One writer had a simple request: for women to be able to drive cars, taxis and buses. Another wrote about how she felt she had lost her freedom once she hit adolescence. And another told of her struggles of wearing a burqa: she believed if she did not wear it, she would be stoned.
Queens residents gathered Monday at the Richmond Hill library to hear the firsthand accounts of life in Afghanistan by women who live there.
Friends of the Richmond Hill Library hosted guests from the Afghan Women’s Writing Project, an organization through which American writers mentor aspiring women writers from the Middle Eastern country. The writers’ work is published by the AWWP in its online magazine.
The essays and poems were read by guests from Afghanistan, as well as AWWP staff members and audience volunteers.
Some of the writers use their words to describe their dreams and goals in life. One was a conversation with God; it asked, “God, if you were an Afghan woman, would you be sorry?”
Other stories are more graphic: one writer told the story of a 24-year-old woman named Tahera, who was starved, beaten and burned alive by her family members after she had been seen riding on a motorcycle with a boy.
The event featured novelist and AWWP founder Masha Hamilton, who read a passage from her most recently published book, “What Changes Everything,” part of which is set in Afghanistan.
Hamilton previously worked in Afghanistan as the director of communications and public diplomacy at the U.S. Embassy.
She said some women choose to write about violence, the Taliban, and the American occupation of their country. Many others, though, write about the marginalization of women and the struggles they face in their own lives.
“By and large they tend to write about what is most personal and closest to them,” she said.
Hamilton, a former journalist, was inspired to start the organization as a tribute to a woman named Zarmeena, who was executed by the Taliban in a stadium in 1999. Initially, Hamilton taught an online writing course as a personal dedication to Zarmeena, but soon saw how meaningful the class was for her students. She reached out to other published authors and friends and formed the mentorship program.

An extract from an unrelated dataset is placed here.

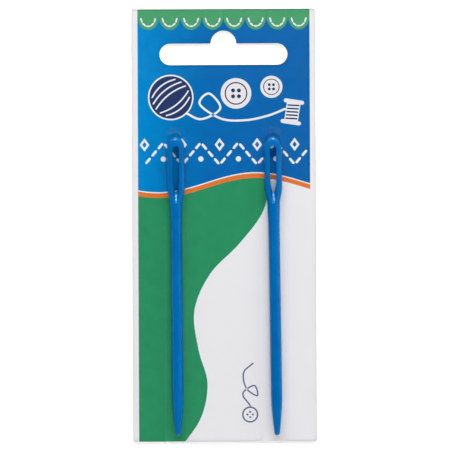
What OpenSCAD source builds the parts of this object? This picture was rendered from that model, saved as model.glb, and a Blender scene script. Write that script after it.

Since April 2010, AWWP has published more than 900 poems and essays by more than 170 Afghan writers. In 2012 the organization opened a women-only internet cafe in Kabul at which participants can practice their trade.
Hamilton said the front of the cafe is not marked, in order to protect the women’s safety, but that the AWWP is “pretty well known in Kabul.”
She said of the Afghan writers keep their writing a secret either because their relatives are opposed to their participation in the project or because family members worry for the women’s safety. One writer, who would make the trek from her home by foot to submit her poems, was killed in an explosion, Hamilton said.
But other family members are proud.
“There are men and fathers who are extremely supportive,” Hamilton said. “We do have men who know their daughters are writing and they think it’s great.”
“I’d like to say we’ve reached a tipping point for women [in urban areas], but not in the villages,” she continued.